# START OF Material to process
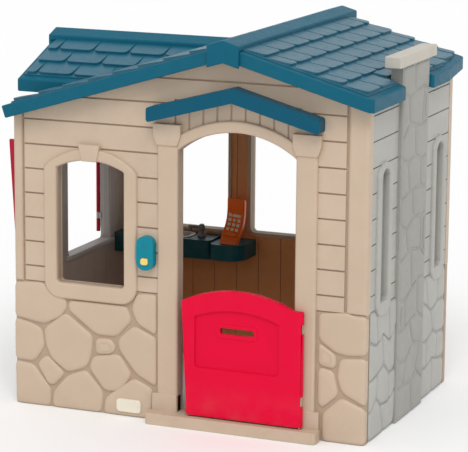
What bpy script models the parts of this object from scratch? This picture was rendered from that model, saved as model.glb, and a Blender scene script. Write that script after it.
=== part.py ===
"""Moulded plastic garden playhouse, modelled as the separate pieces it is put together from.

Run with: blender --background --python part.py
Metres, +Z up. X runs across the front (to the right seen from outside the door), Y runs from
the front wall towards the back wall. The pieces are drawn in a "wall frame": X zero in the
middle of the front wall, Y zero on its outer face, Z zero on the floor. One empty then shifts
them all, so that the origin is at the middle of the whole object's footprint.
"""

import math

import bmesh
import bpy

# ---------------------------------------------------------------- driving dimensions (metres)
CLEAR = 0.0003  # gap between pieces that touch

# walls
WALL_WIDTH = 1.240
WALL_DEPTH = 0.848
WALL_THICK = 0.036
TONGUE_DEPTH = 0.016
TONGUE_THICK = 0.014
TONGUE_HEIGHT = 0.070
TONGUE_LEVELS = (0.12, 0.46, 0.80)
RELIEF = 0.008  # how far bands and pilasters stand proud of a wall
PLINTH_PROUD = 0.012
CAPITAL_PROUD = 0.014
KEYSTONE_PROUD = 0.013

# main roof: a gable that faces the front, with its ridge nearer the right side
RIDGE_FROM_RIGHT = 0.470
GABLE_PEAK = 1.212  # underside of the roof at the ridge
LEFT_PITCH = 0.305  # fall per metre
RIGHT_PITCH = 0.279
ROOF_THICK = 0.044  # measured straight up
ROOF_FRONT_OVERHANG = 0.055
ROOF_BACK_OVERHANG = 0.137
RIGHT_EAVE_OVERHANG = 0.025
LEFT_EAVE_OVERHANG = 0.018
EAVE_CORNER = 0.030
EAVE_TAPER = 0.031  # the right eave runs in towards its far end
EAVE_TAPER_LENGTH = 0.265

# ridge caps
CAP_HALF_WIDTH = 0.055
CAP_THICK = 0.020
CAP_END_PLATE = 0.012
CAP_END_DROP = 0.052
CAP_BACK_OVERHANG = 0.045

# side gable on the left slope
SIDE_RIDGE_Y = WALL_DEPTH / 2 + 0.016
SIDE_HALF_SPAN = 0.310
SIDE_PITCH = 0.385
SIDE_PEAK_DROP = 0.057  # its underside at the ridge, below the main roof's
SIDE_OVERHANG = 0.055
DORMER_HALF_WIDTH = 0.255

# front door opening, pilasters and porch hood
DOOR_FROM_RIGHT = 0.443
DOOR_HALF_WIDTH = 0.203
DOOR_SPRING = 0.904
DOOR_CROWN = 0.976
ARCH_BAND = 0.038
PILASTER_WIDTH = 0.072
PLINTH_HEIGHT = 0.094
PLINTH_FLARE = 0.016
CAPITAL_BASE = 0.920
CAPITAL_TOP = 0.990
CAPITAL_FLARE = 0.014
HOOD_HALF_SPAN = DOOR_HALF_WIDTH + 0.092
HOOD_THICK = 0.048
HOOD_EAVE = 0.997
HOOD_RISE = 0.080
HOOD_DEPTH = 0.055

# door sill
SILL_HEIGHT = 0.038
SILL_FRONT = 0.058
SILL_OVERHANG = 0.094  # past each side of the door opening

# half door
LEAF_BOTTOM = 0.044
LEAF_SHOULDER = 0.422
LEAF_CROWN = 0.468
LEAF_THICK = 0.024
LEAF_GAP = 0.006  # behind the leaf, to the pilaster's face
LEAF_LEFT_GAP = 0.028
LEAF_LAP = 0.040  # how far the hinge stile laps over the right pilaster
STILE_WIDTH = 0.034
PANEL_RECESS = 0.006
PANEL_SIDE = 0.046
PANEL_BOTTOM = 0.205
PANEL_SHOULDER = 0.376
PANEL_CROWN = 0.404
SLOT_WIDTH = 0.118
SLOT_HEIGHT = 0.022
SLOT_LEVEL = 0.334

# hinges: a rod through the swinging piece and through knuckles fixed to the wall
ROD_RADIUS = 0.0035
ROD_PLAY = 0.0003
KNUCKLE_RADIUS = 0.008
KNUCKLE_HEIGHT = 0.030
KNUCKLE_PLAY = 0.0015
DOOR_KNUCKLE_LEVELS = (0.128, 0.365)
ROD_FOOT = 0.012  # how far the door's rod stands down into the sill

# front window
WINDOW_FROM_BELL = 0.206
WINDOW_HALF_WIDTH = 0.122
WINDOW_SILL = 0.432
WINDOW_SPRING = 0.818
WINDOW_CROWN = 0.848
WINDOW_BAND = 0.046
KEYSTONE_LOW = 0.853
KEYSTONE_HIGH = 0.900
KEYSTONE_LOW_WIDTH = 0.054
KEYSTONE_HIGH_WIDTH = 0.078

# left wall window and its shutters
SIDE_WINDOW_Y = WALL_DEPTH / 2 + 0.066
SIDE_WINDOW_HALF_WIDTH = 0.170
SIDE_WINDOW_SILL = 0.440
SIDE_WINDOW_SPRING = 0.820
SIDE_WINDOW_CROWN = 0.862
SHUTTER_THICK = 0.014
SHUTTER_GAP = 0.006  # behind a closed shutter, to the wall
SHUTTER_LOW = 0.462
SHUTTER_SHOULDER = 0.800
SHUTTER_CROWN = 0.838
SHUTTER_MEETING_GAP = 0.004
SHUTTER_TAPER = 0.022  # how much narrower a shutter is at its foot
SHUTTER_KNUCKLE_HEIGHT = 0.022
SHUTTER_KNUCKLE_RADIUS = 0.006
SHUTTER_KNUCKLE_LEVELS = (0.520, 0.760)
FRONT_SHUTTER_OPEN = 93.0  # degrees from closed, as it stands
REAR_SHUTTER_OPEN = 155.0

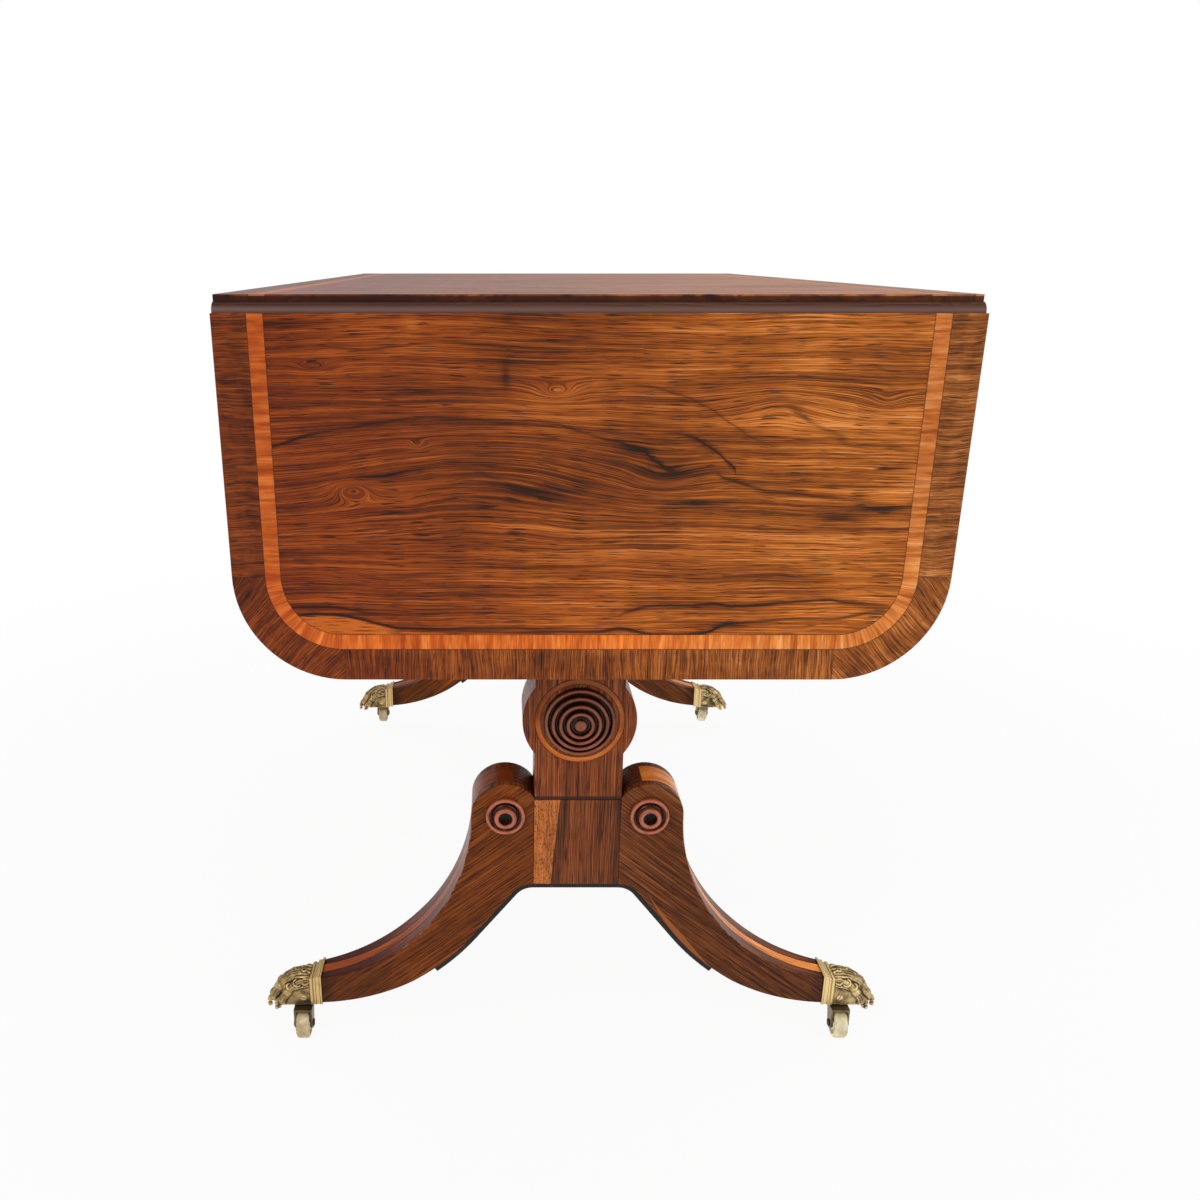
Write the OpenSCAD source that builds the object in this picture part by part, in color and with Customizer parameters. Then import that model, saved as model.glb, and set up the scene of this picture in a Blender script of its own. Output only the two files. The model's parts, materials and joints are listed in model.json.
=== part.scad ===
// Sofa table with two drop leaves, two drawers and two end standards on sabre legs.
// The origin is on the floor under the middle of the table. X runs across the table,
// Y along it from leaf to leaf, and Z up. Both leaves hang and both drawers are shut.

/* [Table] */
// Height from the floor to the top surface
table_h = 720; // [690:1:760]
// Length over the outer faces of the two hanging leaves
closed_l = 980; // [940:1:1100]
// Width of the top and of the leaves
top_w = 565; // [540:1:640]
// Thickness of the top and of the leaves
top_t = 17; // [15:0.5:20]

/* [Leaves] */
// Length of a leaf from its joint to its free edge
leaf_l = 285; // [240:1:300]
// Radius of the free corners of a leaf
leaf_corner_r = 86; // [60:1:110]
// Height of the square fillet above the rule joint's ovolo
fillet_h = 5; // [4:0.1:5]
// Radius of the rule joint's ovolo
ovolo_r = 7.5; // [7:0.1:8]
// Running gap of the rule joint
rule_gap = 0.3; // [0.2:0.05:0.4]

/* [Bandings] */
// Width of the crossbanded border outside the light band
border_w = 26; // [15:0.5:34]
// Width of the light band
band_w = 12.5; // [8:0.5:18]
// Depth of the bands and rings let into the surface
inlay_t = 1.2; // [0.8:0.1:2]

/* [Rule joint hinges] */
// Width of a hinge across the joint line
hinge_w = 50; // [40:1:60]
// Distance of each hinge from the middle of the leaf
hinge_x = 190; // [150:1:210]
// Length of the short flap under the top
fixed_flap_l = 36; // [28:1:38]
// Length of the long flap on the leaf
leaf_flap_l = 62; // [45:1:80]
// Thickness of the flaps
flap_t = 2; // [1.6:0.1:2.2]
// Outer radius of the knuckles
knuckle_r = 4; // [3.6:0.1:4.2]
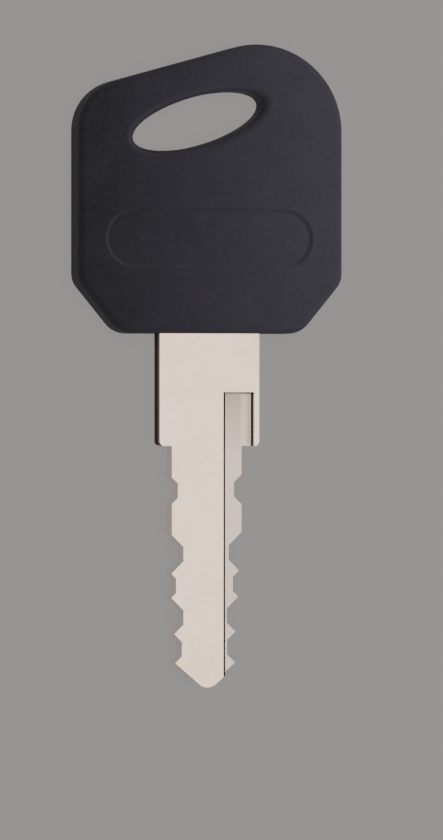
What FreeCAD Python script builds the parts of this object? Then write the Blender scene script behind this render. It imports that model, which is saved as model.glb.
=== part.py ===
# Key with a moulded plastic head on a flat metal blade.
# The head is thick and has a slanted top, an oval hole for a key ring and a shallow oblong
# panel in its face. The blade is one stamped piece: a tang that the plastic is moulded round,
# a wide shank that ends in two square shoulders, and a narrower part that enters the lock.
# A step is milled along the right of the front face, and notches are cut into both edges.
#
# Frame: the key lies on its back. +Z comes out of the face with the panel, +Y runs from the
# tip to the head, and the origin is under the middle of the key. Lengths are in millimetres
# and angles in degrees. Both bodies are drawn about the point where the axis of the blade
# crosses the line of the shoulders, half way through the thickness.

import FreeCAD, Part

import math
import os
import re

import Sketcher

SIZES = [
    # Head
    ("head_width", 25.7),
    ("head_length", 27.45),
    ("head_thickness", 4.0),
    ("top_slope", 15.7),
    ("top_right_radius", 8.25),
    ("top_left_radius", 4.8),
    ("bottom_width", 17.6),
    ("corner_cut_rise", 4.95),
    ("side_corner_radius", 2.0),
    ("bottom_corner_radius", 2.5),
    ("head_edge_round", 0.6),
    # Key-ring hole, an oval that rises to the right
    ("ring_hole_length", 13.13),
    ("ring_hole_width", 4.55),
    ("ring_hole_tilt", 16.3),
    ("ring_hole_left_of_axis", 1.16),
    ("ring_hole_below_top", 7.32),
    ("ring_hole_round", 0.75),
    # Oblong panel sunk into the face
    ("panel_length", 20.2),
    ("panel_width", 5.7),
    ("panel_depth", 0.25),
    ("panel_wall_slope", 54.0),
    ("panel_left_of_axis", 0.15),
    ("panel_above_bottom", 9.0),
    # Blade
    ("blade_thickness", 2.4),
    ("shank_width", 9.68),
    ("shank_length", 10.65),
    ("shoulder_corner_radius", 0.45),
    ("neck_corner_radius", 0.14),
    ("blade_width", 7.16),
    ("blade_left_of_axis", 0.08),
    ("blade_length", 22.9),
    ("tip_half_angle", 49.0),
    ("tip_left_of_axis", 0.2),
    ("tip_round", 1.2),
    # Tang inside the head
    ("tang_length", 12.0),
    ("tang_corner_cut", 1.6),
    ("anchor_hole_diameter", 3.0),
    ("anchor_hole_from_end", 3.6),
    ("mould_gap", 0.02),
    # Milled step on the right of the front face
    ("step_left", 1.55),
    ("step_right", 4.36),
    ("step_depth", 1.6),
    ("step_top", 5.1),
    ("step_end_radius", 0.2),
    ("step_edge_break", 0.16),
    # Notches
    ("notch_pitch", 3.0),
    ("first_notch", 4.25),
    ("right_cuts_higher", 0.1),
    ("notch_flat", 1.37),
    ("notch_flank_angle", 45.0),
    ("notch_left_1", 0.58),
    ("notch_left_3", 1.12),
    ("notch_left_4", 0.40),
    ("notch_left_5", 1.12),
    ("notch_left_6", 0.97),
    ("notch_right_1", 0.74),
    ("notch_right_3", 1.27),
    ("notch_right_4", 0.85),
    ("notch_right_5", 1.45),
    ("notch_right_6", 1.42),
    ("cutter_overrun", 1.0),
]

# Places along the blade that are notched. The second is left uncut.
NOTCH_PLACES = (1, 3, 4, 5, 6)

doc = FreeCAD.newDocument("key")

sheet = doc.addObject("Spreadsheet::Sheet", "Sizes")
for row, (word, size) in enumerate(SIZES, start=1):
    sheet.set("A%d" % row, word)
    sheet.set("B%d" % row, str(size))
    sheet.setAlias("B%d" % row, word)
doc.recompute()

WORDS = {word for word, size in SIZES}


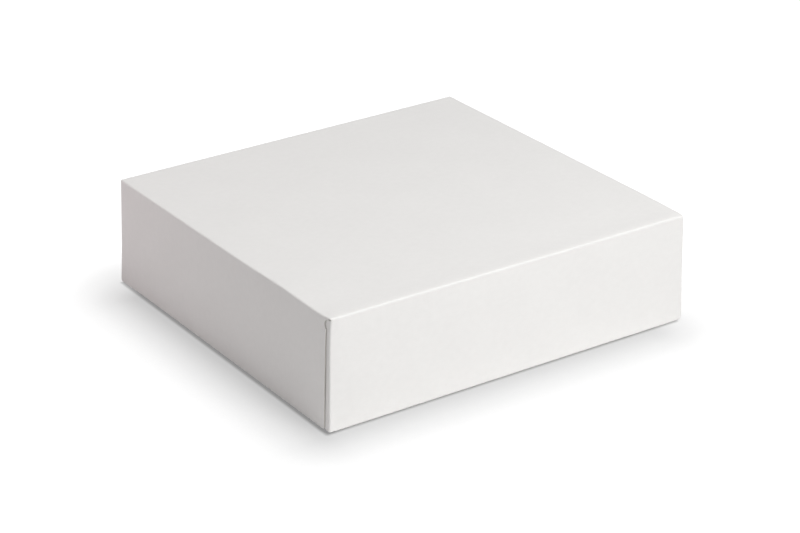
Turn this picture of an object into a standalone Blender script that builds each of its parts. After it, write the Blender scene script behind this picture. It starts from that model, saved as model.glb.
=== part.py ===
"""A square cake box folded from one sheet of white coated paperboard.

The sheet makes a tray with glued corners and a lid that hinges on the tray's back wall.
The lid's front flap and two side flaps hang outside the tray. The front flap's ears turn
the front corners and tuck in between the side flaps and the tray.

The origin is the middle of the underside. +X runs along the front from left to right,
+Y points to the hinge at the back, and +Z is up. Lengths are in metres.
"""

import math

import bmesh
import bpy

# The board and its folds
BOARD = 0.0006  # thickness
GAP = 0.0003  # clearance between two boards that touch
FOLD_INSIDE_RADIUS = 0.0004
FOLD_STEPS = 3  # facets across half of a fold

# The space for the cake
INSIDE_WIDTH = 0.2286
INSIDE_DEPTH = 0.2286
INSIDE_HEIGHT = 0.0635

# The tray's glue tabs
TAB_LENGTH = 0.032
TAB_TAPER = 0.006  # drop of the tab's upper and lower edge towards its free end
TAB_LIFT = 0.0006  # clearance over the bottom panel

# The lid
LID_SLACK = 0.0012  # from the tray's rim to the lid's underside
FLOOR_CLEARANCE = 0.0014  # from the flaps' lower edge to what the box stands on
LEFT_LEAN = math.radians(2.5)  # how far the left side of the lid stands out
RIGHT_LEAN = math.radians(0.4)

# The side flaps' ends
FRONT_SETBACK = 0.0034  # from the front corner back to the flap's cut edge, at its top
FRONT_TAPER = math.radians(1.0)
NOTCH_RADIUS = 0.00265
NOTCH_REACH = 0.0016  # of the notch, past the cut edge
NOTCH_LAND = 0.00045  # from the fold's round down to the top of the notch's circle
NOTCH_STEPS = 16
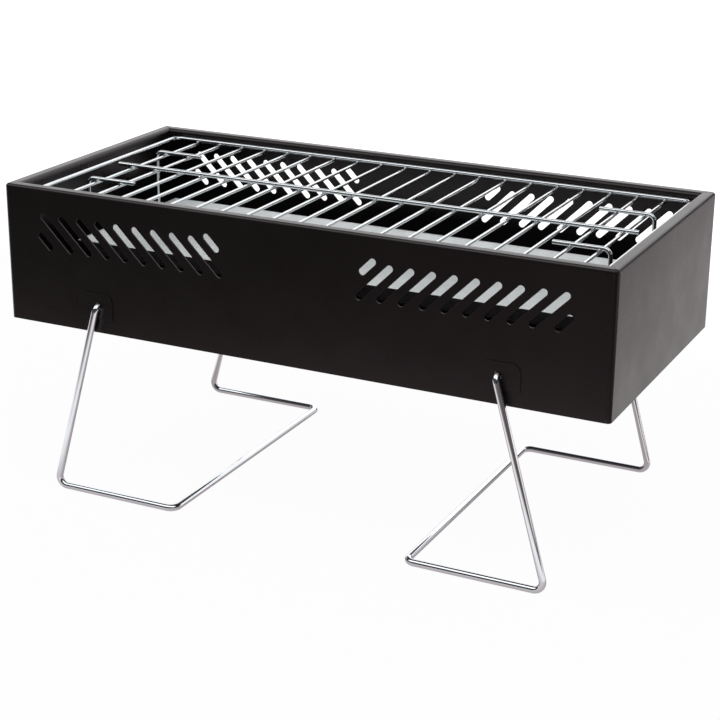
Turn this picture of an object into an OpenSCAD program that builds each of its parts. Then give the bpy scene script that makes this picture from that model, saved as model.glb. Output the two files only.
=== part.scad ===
# END OF Material to process
- **Given exercise**: The word "FreeCAD" appears in how many lines of the records? Give the number only.

- **Solved exercise**: 3